▶ Data shown:

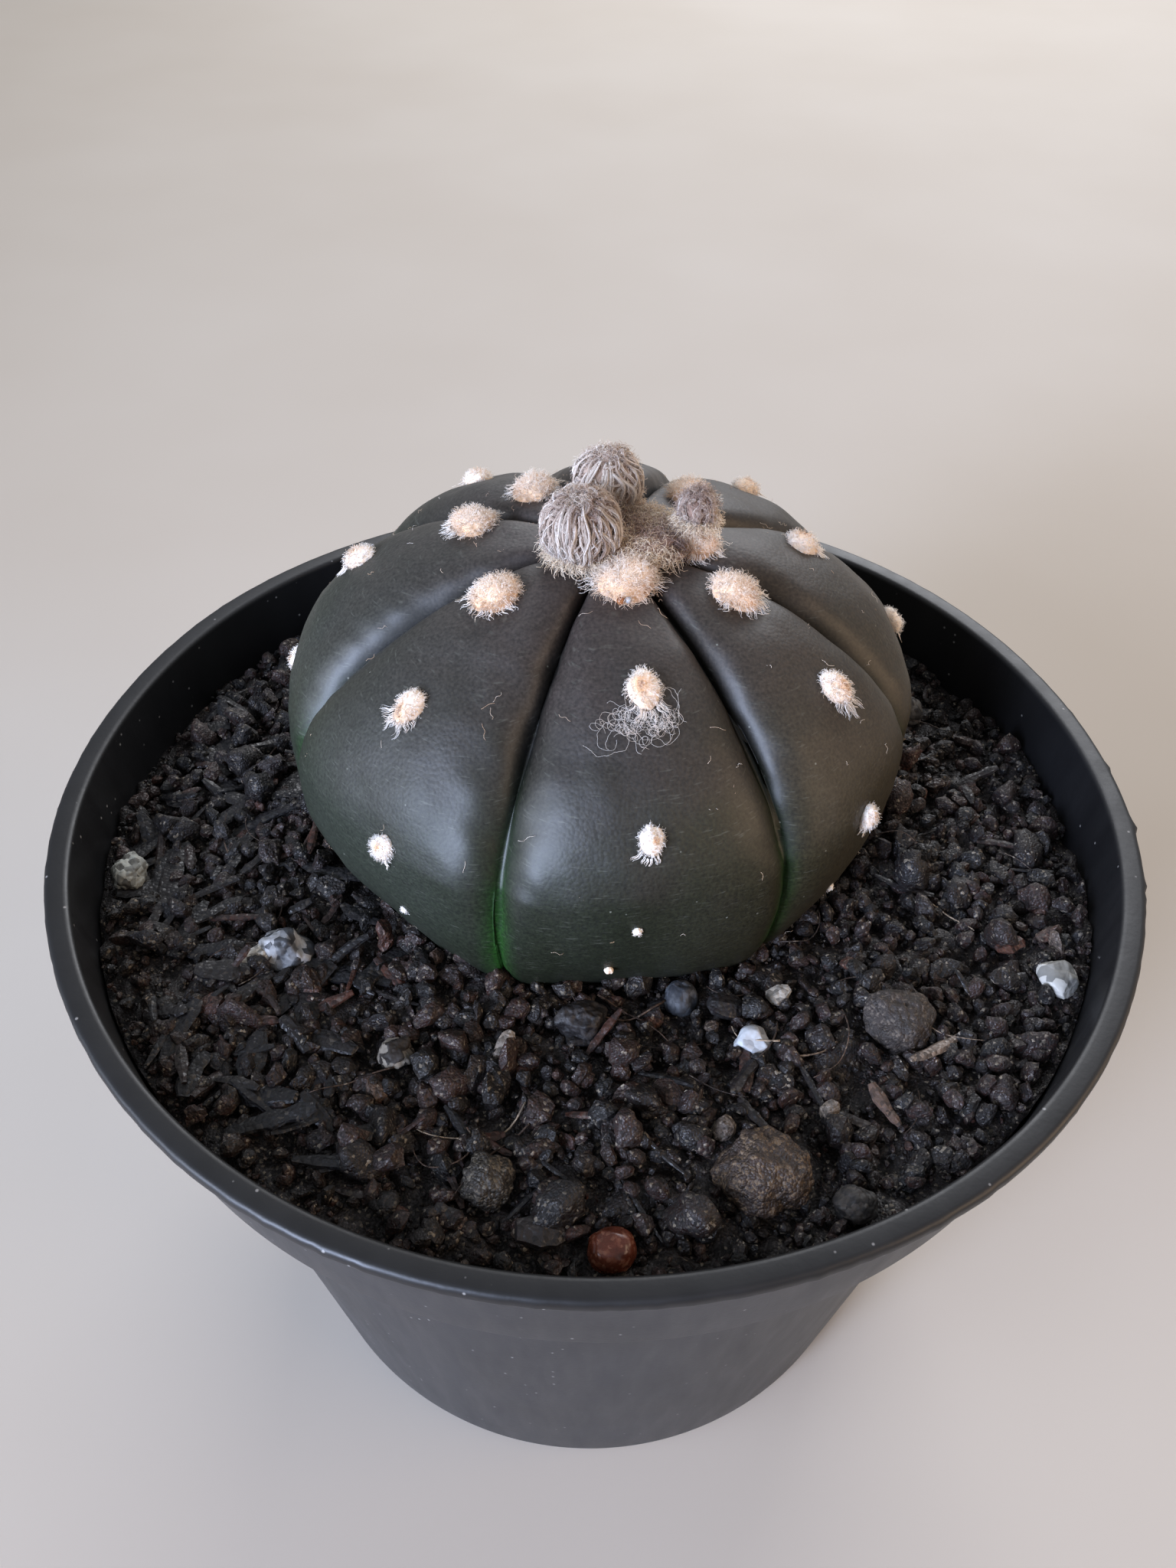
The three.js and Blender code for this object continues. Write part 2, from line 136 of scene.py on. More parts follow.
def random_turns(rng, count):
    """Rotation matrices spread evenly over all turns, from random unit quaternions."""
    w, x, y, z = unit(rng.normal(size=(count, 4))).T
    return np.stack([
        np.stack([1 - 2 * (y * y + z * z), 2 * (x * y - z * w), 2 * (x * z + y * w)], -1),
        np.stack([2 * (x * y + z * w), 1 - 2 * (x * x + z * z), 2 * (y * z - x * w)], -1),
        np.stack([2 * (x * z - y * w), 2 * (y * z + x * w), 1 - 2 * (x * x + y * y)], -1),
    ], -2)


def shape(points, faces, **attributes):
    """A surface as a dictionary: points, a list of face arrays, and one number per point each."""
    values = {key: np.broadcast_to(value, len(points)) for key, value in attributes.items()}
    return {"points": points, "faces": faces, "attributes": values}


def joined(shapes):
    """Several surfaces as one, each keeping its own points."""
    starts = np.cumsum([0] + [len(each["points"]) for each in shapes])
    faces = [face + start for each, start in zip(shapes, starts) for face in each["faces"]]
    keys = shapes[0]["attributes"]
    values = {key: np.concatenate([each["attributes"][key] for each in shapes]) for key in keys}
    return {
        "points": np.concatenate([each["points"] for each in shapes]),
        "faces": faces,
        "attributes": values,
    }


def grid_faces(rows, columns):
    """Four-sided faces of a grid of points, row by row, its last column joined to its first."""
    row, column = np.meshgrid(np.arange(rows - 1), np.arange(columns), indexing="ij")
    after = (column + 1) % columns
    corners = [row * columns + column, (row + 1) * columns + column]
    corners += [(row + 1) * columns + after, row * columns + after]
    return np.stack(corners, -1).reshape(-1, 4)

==

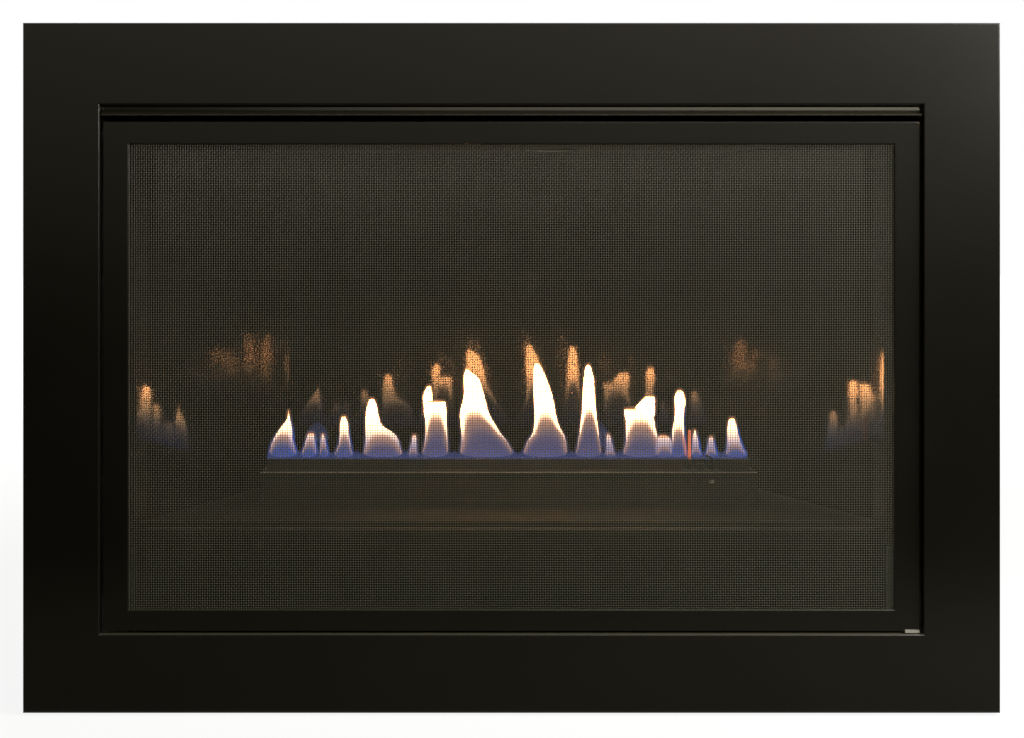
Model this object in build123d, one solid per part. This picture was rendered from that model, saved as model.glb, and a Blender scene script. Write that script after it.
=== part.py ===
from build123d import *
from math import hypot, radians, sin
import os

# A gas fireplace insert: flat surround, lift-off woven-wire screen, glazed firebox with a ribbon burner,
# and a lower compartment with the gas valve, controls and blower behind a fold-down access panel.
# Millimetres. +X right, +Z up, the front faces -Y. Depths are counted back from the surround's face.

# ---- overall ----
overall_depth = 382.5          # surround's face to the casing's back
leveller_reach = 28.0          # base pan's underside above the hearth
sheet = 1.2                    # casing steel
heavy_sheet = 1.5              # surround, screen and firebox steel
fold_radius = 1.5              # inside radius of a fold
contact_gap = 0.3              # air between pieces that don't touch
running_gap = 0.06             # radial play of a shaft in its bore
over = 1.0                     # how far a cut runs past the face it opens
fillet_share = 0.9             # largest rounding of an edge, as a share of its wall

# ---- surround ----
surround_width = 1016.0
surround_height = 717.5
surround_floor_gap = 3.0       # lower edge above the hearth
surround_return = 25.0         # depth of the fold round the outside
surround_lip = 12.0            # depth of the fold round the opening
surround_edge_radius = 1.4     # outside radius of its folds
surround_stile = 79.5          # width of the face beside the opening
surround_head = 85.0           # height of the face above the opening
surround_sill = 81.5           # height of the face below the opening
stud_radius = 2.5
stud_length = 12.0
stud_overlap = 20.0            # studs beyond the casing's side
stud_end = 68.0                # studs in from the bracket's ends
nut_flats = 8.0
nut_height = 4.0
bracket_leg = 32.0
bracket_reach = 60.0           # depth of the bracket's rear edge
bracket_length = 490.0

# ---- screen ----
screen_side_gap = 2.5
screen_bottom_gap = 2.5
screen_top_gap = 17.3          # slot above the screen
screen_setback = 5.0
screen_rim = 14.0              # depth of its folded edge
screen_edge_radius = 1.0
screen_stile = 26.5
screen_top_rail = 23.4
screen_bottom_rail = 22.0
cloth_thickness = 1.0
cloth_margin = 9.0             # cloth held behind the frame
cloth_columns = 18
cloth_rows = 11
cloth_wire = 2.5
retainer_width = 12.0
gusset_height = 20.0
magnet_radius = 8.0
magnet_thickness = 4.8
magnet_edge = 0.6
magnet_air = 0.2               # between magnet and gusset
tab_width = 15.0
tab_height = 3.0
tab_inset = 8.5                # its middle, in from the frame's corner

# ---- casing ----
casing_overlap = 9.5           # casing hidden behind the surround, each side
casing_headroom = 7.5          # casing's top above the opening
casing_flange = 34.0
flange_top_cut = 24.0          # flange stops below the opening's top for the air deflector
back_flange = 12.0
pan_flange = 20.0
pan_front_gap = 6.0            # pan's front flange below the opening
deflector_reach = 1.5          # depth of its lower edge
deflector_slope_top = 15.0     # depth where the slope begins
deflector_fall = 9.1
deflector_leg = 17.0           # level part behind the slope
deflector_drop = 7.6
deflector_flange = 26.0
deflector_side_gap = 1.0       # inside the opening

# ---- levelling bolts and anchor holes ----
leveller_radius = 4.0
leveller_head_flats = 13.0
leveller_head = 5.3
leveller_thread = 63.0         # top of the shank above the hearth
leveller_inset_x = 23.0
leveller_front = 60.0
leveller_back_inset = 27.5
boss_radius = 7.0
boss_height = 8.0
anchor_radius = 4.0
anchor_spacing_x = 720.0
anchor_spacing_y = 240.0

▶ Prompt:
Print exactly the lines from the line with "The three.js and" to the line with "return np.stack(corners, -1).reshape(-1, 4)", both included, and nothing else.

▶ Result of this task:
The three.js and Blender code for this object continues. Write part 2, from line 136 of scene.py on. More parts follow.
def random_turns(rng, count):
    """Rotation matrices spread evenly over all turns, from random unit quaternions."""
    w, x, y, z = unit(rng.normal(size=(count, 4))).T
    return np.stack([
        np.stack([1 - 2 * (y * y + z * z), 2 * (x * y - z * w), 2 * (x * z + y * w)], -1),
        np.stack([2 * (x * y + z * w), 1 - 2 * (x * x + z * z), 2 * (y * z - x * w)], -1),
        np.stack([2 * (x * z - y * w), 2 * (y * z + x * w), 1 - 2 * (x * x + y * y)], -1),
    ], -2)


def shape(points, faces, **attributes):
    """A surface as a dictionary: points, a list of face arrays, and one number per point each."""
    values = {key: np.broadcast_to(value, len(points)) for key, value in attributes.items()}
    return {"points": points, "faces": faces, "attributes": values}


def joined(shapes):
    """Several surfaces as one, each keeping its own points."""
    starts = np.cumsum([0] + [len(each["points"]) for each in shapes])
    faces = [face + start for each, start in zip(shapes, starts) for face in each["faces"]]
    keys = shapes[0]["attributes"]
    values = {key: np.concatenate([each["attributes"][key] for each in shapes]) for key in keys}
    return {
        "points": np.concatenate([each["points"] for each in shapes]),
        "faces": faces,
        "attributes": values,
    }


def grid_faces(rows, columns):
    """Four-sided faces of a grid of points, row by row, its last column joined to its first."""
    row, column = np.meshgrid(np.arange(rows - 1), np.arange(columns), indexing="ij")
    after = (column + 1) % columns
    corners = [row * columns + column, (row + 1) * columns + column]
    corners += [(row + 1) * columns + after, row * columns + after]
    return np.stack(corners, -1).reshape(-1, 4)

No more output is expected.